だが、フワフワ気分だったのは、神崎だけだったのかもしれない。ラブホテルの魔法は、案外すぐに解けてしまっていた。ドライブを再開して二時間ほどで、麗の様子がおかしくなった。
「どうしたの? 麗、気分悪い? それとも……痛い?」
「気分は大丈夫。痛い……のは、ちょっとだから大丈夫……」
麗の表情がどうにも暗くて気になってしまう。
神崎は車を路肩に停めた。
「じゃあ、何?」
「やっぱり……独りで待つのがこわい」
「麗……」
彼女は両の手で顔を覆った。小さな肩が震えている。
「待つけど、約束したから待つけど……でも間に合わなかったら……」
神崎は歯噛みした。
一度抱いた程度では、麗の死への恐怖に克つことは叶わなかったのだ。
「大丈夫、俺が死なせやしない」
彼女の髪を撫でながら、神崎は静かに語りかけた。
「気休めでもなんでもなく、本心からそう思っている」
麗はゆっくりと、顔を覆った手を下ろした。
血の気の薄い彼女の頬は涙で濡れていた。
「無理だよ……」
麗の目は絶望に彩られていた。恐らく、これが彼女の本心なのだろう。誰にも見せなかった心の内を、その瞳は悲しげに物語っていた。

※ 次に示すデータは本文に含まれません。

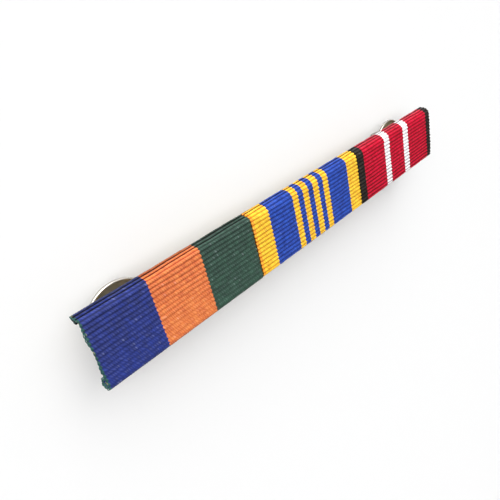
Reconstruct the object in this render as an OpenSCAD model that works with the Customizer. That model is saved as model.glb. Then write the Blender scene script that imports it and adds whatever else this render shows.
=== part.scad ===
// Medal ribbon bar: three ribbed ribbons wound side by side on a thin brass channel,
// worn on two pins, each held by a butterfly clutch. It lies on its back on the clutch wings.
// Millimetres. +X runs along the bar, +Y to its top edge, +Z out of its face.
// The origin is on the surface it lies on, below the middle of the bar.

/* [Ribbons] */
// Width of one ribbon, measured along the bar
ribbon_w = 32; // [26:0.5:38]
// Thickness of a ribbon at the crest of a rib
ribbon_t = 0.5; // [0.4:0.02:0.6]
// Spacing of the ribs
rib_pitch = 0.78; // [0.6:0.02:1.2]
// Depth of the groove between two ribs
rib_relief = 0.18; // [0.06:0.01:0.2]
// Gap between one ribbon and the next
ribbon_gap = 0.08; // [0.04:0.01:0.2]

/* [Bar] */
// Height of the bar over the ribbons
bar_h = 12.43; // [11:0.1:15]
// Depth of the bar at its top edge
top_depth = 2.92; // [2.8:0.05:3.6]
// Depth of the bar at its bottom edge
bottom_depth = 2.5; // [2.4:0.05:3.4]
// Outward lean of the top band, in degrees
top_lean = 9; // [0:0.5:12]
// Radius of the top front edge on the left ribbon
sharp_edge_r = 0.7; // [0.7:0.05:1.6]
// Radius of the top front edge on the other two ribbons
soft_edge_r = 1.7; // [1.2:0.05:1.8]
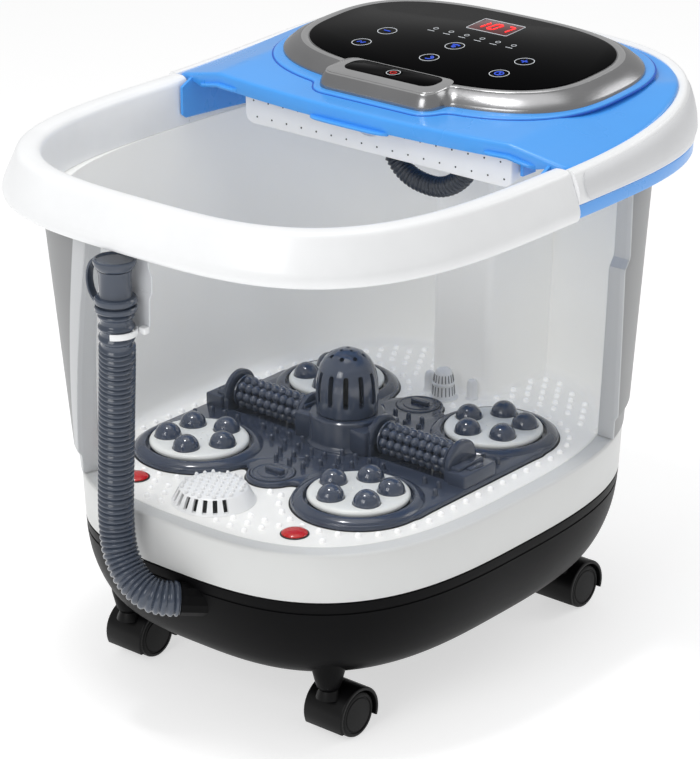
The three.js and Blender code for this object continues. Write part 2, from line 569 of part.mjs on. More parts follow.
function massageFloor() {
  const lobes = [];
  const collars = [];
  const wells = [];
  quadrants((sx, sy) => {
    const [x, y] = [sx * DISC_X, sy * DISC_Y];
    lobes.push(post(COLLAR_R, FLOOR_Z + GAP, PLATE_Z, x, y, 36));
    collars.push(post(COLLAR_R - 3, PLATE_Z - 1, PLATE_Z + 2.4, x, y, 36, COLLAR_R - 6));
    wells.push(post(DISC_R + 1.2, FLOOR_Z + 2.4, PLATE_Z + 10, x, y, 32));
    wells.push(post(4.5, FLOOR_Z - 5, FLOOR_Z + 10, x, y, 16));
  });
  const middle = plate(268, 132, 30, FLOOR_Z + GAP, PLATE_Z);
  const bosses = [-1, 1].flatMap((s) => [
    post(21, FLOOR_Z + GAP, PLATE_Z, 0, s * LOCK_Y, 36),
    box(46, 28, PLATE_Z - FLOOR_Z - GAP, 0, s * (LOCK_Y - 16), (PLATE_Z + FLOOR_Z + GAP) / 2),
  ]);
  const lockWells = [-1, 1].map((s) => post(LOCK_R + 1, FLOOR_Z + 1.8, PLATE_Z + 10, 0, s * LOCK_Y, 28));
  const column = post(COLUMN_R, PLATE_Z - 1, COLUMN_Z, 0, 0, 32);
  const shoulders = [-1, 1].map((s) => box(18, 44, 20, s * 28, 0, PLATE_Z + 9));
  const slots = [-1, 1].map((s) =>
    box(ROLLER_OUT - ROLLER_IN + 3, 2 * ROLLER_R + 3, 40, s * (ROLLER_IN + ROLLER_OUT) / 2, 0, FLOOR_Z + 21.2));
  const pads = [-1, 1].map((s) => box(16, 34, 14, s * (ROLLER_OUT + 15), 0, PLATE_Z + 6));
  const flanges = [-1, 1].flatMap((s) => [ROLLER_IN - 3.5, ROLLER_OUT + 3.5].map((x) =>
    join(barX(FLANGE_R, s * x - 2.5, s * x + 2.5, 0, ROLLER_Z, 24),
      box(5, 2 * FLANGE_R, ROLLER_Z - PLATE_Z + 1, s * x, 0, (ROLLER_Z + PLATE_Z) / 2))));
  const bearings = [-1, 1].map((s) => barX(3.4, s > 0 ? ROLLER_IN - 6 : -ROLLER_OUT - 8,
    s > 0 ? ROLLER_OUT + 8 : -ROLLER_IN + 6, 0, ROLLER_Z, 16));
  const bore = post(8, PLATE_Z + 4, COLUMN_Z + 5, 0, 0, 20);
  add("massage_base", cut(
    join(middle, ...bosses, ...lobes, ...collars, column, ...shoulders, ...pads, ...flanges),
    ...wells, ...lockWells, ...slots, ...bearings, bore,
    box(400, 400, 20, 0, 0, FLOOR_Z + GAP - 10),
  ), SLATE);

  const cap = turned([
    [0, COLUMN_Z + GAP], [CAP_R, COLUMN_Z + GAP], [CAP_R, COLUMN_Z + 24], [CAP_R * 0.94, COLUMN_Z + 33],
    [CAP_R * 0.76, COLUMN_Z + 41], [CAP_R * 0.45, COLUMN_Z + 47.5], [0, CAP_Z],
  ], 24);
  const plug = post(7.6, COLUMN_Z - 10, COLUMN_Z + 2, 0, 0, 20);
  const inside = turned([
    [0, COLUMN_Z + 4], [CAP_R - 3, COLUMN_Z + 4], [CAP_R - 3, COLUMN_Z + 24],
    [CAP_R * 0.7, COLUMN_Z + 36], [0, CAP_Z - 5],
  ], 20);
  const slits = Array.from({ length: 8 }, (_, i) => {
    const t = (Math.PI * 2 * i) / 8;
    return box(12, 3.2, 24, 0, 0, 0).translate(CAP_R, 0, COLUMN_Z + 20).rotateZ(t);
  });
  add("center_cap", cut(join(cap, plug), inside, ...slits), SLATE);

  quadrants((sx, sy, where) => {
    const [x, y] = [sx * DISC_X, sy * DISC_Y];
    const around = Array.from({ length: 5 }, (_, i) => {
      const t = (Math.PI * 2 * i) / 5 + (sx > 0 ? Math.PI : 0);
      return [DOME_RING * Math.cos(t), DOME_RING * Math.sin(t)];
    });
    const disc = turned([
      [0, FLOOR_Z + 5.4], [DISC_R - 0.5, FLOOR_Z + 5.4], [DISC_R, FLOOR_Z + 7], [DISC_R - 1, FLOOR_Z + 8.6],
      [DISC_R - 6, FLOOR_Z + 9.8], [0, FLOOR_Z + 10.4],
    ], 32);
    const holes = around.map(([hx, hy]) => post(DOME_R + GAP, FLOOR_Z, FLOOR_Z + 15, hx, hy, 22));
    add(`massage_disc_${where}`, cut(disc, ...holes).translate(x, y, 0), WHITE);
    const dome = turned([
      [0, FLOOR_Z + 4], [DOME_R, FLOOR_Z + 4], [DOME_R, FLOOR_Z + 11.5], [DOME_R * 0.8, FLOOR_Z + 16.4],
      [DOME_R * 0.44, FLOOR_Z + 19.4], [0, FLOOR_Z + 20.4],
    ], 22);
    const backing = post(DISC_R - 2, FLOOR_Z + 2.8, FLOOR_Z + 5.1, 0, 0, 28);
    const spindle = post(3.9, FLOOR_Z - 22, FLOOR_Z + 4, 0, 0, 12);
    const pulley = post(16, FLOOR_Z - 22, FLOOR_Z - 14, 0, 0, 24);
    const hub = join(backing, spindle, pulley, ...around.map(([hx, hy]) => dome.clone().translate(hx, hy, 0)));
    add(`disc_hub_${where}`, hub.translate(x, y, 0), SLATE);
  });

  for (const [s, side] of [[-1, "left"], [1, "right"]]) {
    const [x0, x1] = [ROLLER_IN + 2, ROLLER_OUT - 2];
    const core = barX(8.6, x0, x1, 0, 0, 16);
    const axle = barX(3, ROLLER_IN - 5, ROLLER_OUT + 5, 0, 0, 12);
    const rods = Array.from({ length: 8 }, (_, i) => {
      const t = (Math.PI * 2 * i) / 8;
      return barX(3.8, x0 + 1, x1 - 1, 9.4 * Math.cos(t), 9.4 * Math.sin(t), 10);
    });
    const drum = join(core, axle, ...rods);
    const placed = s > 0 ? drum : drum.rotateZ(Math.PI);
    add(`roller_${side}`, placed.translate(0, 0, ROLLER_Z), SLATE);
  }

  for (const [s, side] of [[-1, "front"], [1, "rear"]]) {
    const lock = join(post(LOCK_R, FLOOR_Z + 2.1, FLOOR_Z + 3.8, 0, s * LOCK_Y, 28),
      box(22, 5, 3, 0, s * LOCK_Y, FLOOR_Z + 4.8));
    add(`lock_${side}`, lock, SLATE);
  }
}

// ---------------------------------------------------------------- small floor pieces
function floorFittings() {
  const [f0, f1] = [FLOOR_Z + GAP, FLOOR_Z + 12];
  const shell = join(
    post(31, f0, f0 + 2, VENT.x, VENT.y, 30),
    post(29, f0 + 1, f1, VENT.x, VENT.y, 30, 26.5),
  );
  const inside = post(26.2, f0 - 1, f1 - 2.5, VENT.x, VENT.y, 30, 24.4);
  const slits = Array.from({ length: 9 }, (_, i) => {
    const t = Math.PI * (1.02 + (0.96 * i) / 8);
    return box(14, 4, 7, 28, 0, 0).rotateZ(t).translate(VENT.x, VENT.y, f0 + 5.5);
  });
  add("vent_grille", cut(shell, inside, ...slits), WHITE);

  for (const [s, side] of [[-1, "left"], [1, "right"]]) {
    add(`red_lens_${side}`, turned([
      [0, f0], [10, f0], [10, f0 + 1.4], [7, f0 + 3], [0, f0 + 3.8],
    ], 24).translate(s * 78, -151, 0), RED);
    add(`level_peg_${side}`, turned([
      [0, f0], [4.4, f0], [4, f0 + 12], [2.6, f0 + 14.4], [0, f0 + 15],
    ], 14).translate(s * 18.5, 127.5 + s * 3.5, 0), WHITE);
  }
  add("strainer", turned([
    [0, f0], [9.5, f0], [9.5, f0 + 2], [7, f0 + 15], [4.5, f0 + 20], [0, f0 + 21.5],
  ], 18).translate(0, 118, 0), WHITE);
}

// ---------------------------------------------------------------- works under the floor
const COVER_TOP = 50 + GAP;               // machinery stands on the bottom cover

function works() {
  add("drive_belt", cut(
    plate(2 * DISC_X + 37, 2 * DISC_Y + 37, 18.5, FLOOR_Z - 20, FLOOR_Z - 16),
    plate(2 * DISC_X + 33, 2 * DISC_Y + 33, 16.5, FLOOR_Z - 30, FLOOR_Z - 10),
  ), DARK_RUBBER);
  // the motor's pulley runs inside the front straight of the belt
  const driveY = -DISC_Y - 0.2;
  add("drive_pulley", cut(post(16, FLOOR_Z - 22, FLOOR_Z - 14, 0, driveY, 24),
    post(5, FLOOR_Z - 30, FLOOR_Z, 0, driveY, 12)), BLACK);
  add("gearmotor", join(
    post(20, COVER_TOP, 112, 0, driveY, 24),
    plate(62, 52, 8, 111, 128, 0, driveY),
    post(4, 127, FLOOR_Z - 12, 0, driveY, 12),
  ), STEEL);
  add("pump", join(
    barX(19, -110, -60, 110, 80, 22),
    post(7, 80, 118, -85, 110, 14),
    box(36, 26, 70 - COVER_TOP, -85, 108, (70 + COVER_TOP) / 2),
  ), BLACK);
  const heaterBlock = cut(plate(120, 54, 10, 108, 128, 60, 128), plate(84, 22, 6, 100, 140, 60, 128));
  const legs = [-1, 1].map((s) => post(4, COVER_TOP, 112, 60 + s * 50, 112, 12));
  add("heater", join(heaterBlock, ...legs), STEEL);
  add("blower", join(
    barX(21, 45, 92, -60, 82, 22),
    barX(9, 91, 112, -60, 82, 14),
    box(34, 30, 70 - COVER_TOP, 68, -60, (70 + COVER_TOP) / 2),
  ), BLACK);
  add("cord_gland", join(barY(8, 206, 232, GLAND.x, GLAND.z, 16), barY(11, 223.4, 226, GLAND.x, GLAND.z, 16)), BLACK);
}

// ---------------------------------------------------------------- casters
function casters() {
  quadrants((sx, sy, where) => {
    const caster = new THREE.Group();
    caster.position.set(sx * CASTER_X, sy * CASTER_Y, 0);
    tub.add(caster);
    const arch = new THREE.Shape();
    arch.absarc(0, 0, 21.5, -0.12 * Math.PI, 1.12 * Math.PI, false);
    arch.absarc(0, 0, 18.6, 1.12 * Math.PI, -0.12 * Math.PI, true);
    const side = new THREE.Matrix4().makeBasis(
      new THREE.Vector3(0, 1, 0), new THREE.Vector3(0, 0, 1), new THREE.Vector3(1, 0, 0));
    const fender = new THREE.ExtrudeGeometry(arch, { depth: 36, bevelEnabled: false, curveSegments: 4 })
      .applyMatrix4(side).translate(-18, TRAIL, WHEEL_R + 0.4);
    const web = barX(19, -3, 3, TRAIL, WHEEL_R + 0.4, 24);
    const neck = post(7, 34.2, 40, 0, 0, 18);
    const stem = post(3.9, 35, 58, 0, 0, 12);
    const behind = box(60, 60, 60, 0, TRAIL, -30 + 4);
    const bore = barX(3.3, -10, 10, TRAIL, WHEEL_R, 14);
    add(`caster_hood_${where}`, cut(join(fender, web, neck, stem), behind, bore), BLACK, caster);
    // each tread stands on a flat
    const sides = 16;
    const wheel = (s) => new THREE.CylinderGeometry(1, 1, WHEEL_WIDTH, sides)
      .scale(WHEEL_R / Math.cos(Math.PI / sides), 1, WHEEL_R / Math.cos(Math.PI / sides))
      .rotateY(Math.PI / sides)
      .rotateZ(Math.PI / 2)
      .translate(s * (4.2 + WHEEL_WIDTH / 2), TRAIL, WHEEL_R);
    add(`caster_wheels_${where}`, join(wheel(-1), wheel(1), barX(3, -8, 8, TRAIL, WHEEL_R, 12)), BLACK, caster);
  });
}

bodyShells();
rims();
consoleParts();
shower();
drainHose();
massageFloor();
floorFittings();
works();
casters();

export default object;
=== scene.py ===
from math import asin, cos, hypot, pi, radians, sin, sqrt, tan

import bmesh
import bpy
import numpy as np
from mathutils import Matrix, Vector


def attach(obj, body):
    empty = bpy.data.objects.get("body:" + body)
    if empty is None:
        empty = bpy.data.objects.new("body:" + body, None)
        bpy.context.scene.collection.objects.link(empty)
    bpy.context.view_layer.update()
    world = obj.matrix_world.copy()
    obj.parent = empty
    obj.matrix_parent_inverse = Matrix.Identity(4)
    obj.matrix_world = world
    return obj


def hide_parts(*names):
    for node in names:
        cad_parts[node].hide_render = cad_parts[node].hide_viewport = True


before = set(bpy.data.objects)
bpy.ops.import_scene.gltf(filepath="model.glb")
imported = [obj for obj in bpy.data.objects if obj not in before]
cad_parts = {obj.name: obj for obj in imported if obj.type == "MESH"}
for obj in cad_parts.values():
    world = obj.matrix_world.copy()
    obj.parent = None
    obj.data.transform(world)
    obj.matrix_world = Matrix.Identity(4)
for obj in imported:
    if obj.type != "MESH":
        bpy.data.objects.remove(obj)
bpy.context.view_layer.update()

# Shapes are worked out in millimetres from the mechanism's centre, as in the CAD part.
# to_frame() turns them into metres in the shared frame.
TAU = 2 * pi
CENTRE_Y = 6                            # the mechanism's centre, ahead of the rim's
FLOOR_Z, WALL_TOP = 160, 372
CAVITY = 13.5                           # outer wall's face to inner wall's face at the floor
RIM = (200, 240, 252)                   # half width, reach in front, reach behind
RIM_TOP, REAR_RISE, JOINT_Y = 413, 28, 16
ROUND, RIM_FRONT, RIM_REAR = 2.9, 3.25, 3.8     # roundness of the plans: tub, rim's two halves
DISC_X, DISC_Y, DISC_R = 78.5, 80.5, 38
DOME_R, DOME_RING = 10.3, 23.8
LOCK_Y, LOCK_R = 86, 17
ROLLER_Z, ROLLER_IN, ROLLER_OUT, FLANGE_R = 175, 38, 106, 17
COLUMN_R, COLUMN_Z, CAP_R, CAP_Z = 29, 187, 23.5, 237
LENS_X, LENS_Y, STRAINER_Y = 78, -151, 118
VENT_X, VENT_Y = -6, -144
CASTER_X, CASTER_Y, TRAIL, WHEEL_R = 100, 140, 14, 17.5
DECK_Z, TILT = 422, radians(4.1)   # console's plane at y = 0, and its slope
SPRAY_HALF, SPRAY_Y, SPRAY_D, SPRAY_Z0, SPRAY_Z1 = 128, 31, 20, 382, 405
BODY = np.array([                       # tub's plan: height, half width, in front, behind
    [50, 132, 162, 190], [98, 162.5, 192.5, 222.5], [122, 164, 194, 224],
    [160, 165.5, 195.5, 226], [372, 182, 213, 231],
], float)
SIDES = ((-1, "left"), (1, "right"))
ROWS = ((-1, "front"), (1, "rear"))
CORNERS = [(sx, sy, f"{row}_{side}") for sx, side in SIDES for sy, row in ROWS]


# ---------- mesh tools
def to_frame(points):
    p = np.array(points, float).reshape(-1, 3) * 0.001
    p[:, 1] -= CENTRE_Y * 0.001
    return p


def tilted(shape):
    """From the console's tilted plane to tub millimetres."""
    p = np.array(shape[0], float).reshape(-1, 3)
    c, s = cos(TILT), sin(TILT)
    y, z = p[:, 1] * c - p[:, 2] * s, p[:, 1] * s + p[:, 2] * c + DECK_Z
    return np.stack([p[:, 0], y, z], 1), shape[1]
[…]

「心臓移植する人はみんな、アメリカに行くっていうでしょ。日本にいてもドナーなんて見つかるわけないし……だから……やっぱ無理だよぉ……」
神崎は、涙でぐしゃぐしゃになった麗の顔を、ハンカチで拭いてやった。お世話されることに慣れている彼女は、おとなしく神崎のされるがままになっている。
未定の話を前提として聞かせるのは避けたかったが、このまま彼女の気持ちが崩れてしまえば元も子もない。
万一転院の話がまとまらなかった場合、いざとなれば無理にでも向こうの病院に連れて行く。たとえ誘拐犯扱いされたとしても、彼女が死ぬよりマシだ。
「聞いて、麗。――確かに、今の病院にいても、寿命をいくばくか延ばすことしか出来ない。でもね、病院を移れば治せるんだ」
「……え?」
一瞬、何を言われているのかわからず、麗は何度か目を瞬かせた。
神崎はシートベルトを外すと彼女にぐっと身を寄せた。そして、彼女の手を取り、両手で握った。
「俺、本当は君を救うために、日本に帰ってきたんだ」
「ほん、と……?」
麗の長い睫毛が、唇が、震えた。
「助かるの? ……私」
「ああ」
彼女の目を真っ直ぐ見て、大きく頷いた。
「でもこの話は、君のお父さんが出張から戻ってきてから話そうと思っていたんだ。黙っていて、悪かった……」
「……ホントに治るの? 私」
信じられないという様子で、麗は恋人を見上げている。
「もちろん。でも、まだ誰にも言わないでね。話がややこしくなるから」
舌っ足らずな麗から、余計な情報を親の耳に入れたくはなかった。
「うん……」
麗は微妙に腑に落ちない顔をしながら頷いた。それでも今は神崎に任せるしかない、ということだけは十分わかっている。
「有人さん……」
「ん?」
「私、有人さんのことを、自分が死ぬまでの短い時間、思い残すことのないようにって神様から使わされた、やさしい死神だと思ってた。でも本当は、私を助けに来てくれた勇者様だったんだね……きっと、そうだよね?」
言葉のおわりの方は悲鳴にも似て、神崎の胸をえぐった。
麗の顔が切なげに歪んだ。そしてまた、大粒の涙をぽろぽろと零しはじめた。
今度の涙は絶望の涙ではなく、希望の涙だった。全てを諦め、投げ出していた自分が救われるなど、夢にも思わなかったから。
ああ、と神崎は大きくうなづいた。
死なせてなるものか。百年以上も待ち続けた愛しい人を、ここで失うわけにはいかないのだ。自分は、少なくとも彼女にとっての死神ではない。
「俺が君を必ず護る。だから『どうせすぐ死ぬ』とか二度と言わないでくれ。いいね?」
静かだが、強い意志を感じさせる口調で語りかけた。
「……うん、もう、言わない……もう言わないよ、有人さん……」
彼女の目が、全力で『助けて』と叫んでいた。
今まで一度も求めたことのない『救い』を、彼女は初めて心から求めていた。
「もう大丈夫だから」
安心させたくて、一番いい笑顔を作って彼女に応えた。
「やっと、おうちに、帰れるんだね、……私」
「そうだよ。前に言ってたよね。家に帰るのが夢だって。俺が必ず叶えるから」
「じゃ、有人さん、私をおうちに連れて帰ってくれるって、約束して」
麗は青白い小指を突き出して、ゆびきりの催促をしている。
「約束する。君を必ず家に連れて帰るよ」
神崎は、麗の白くか細い小指に、自分の小指を絡ませて約束した。
――そう、『ステュクスの流れ』に誓って。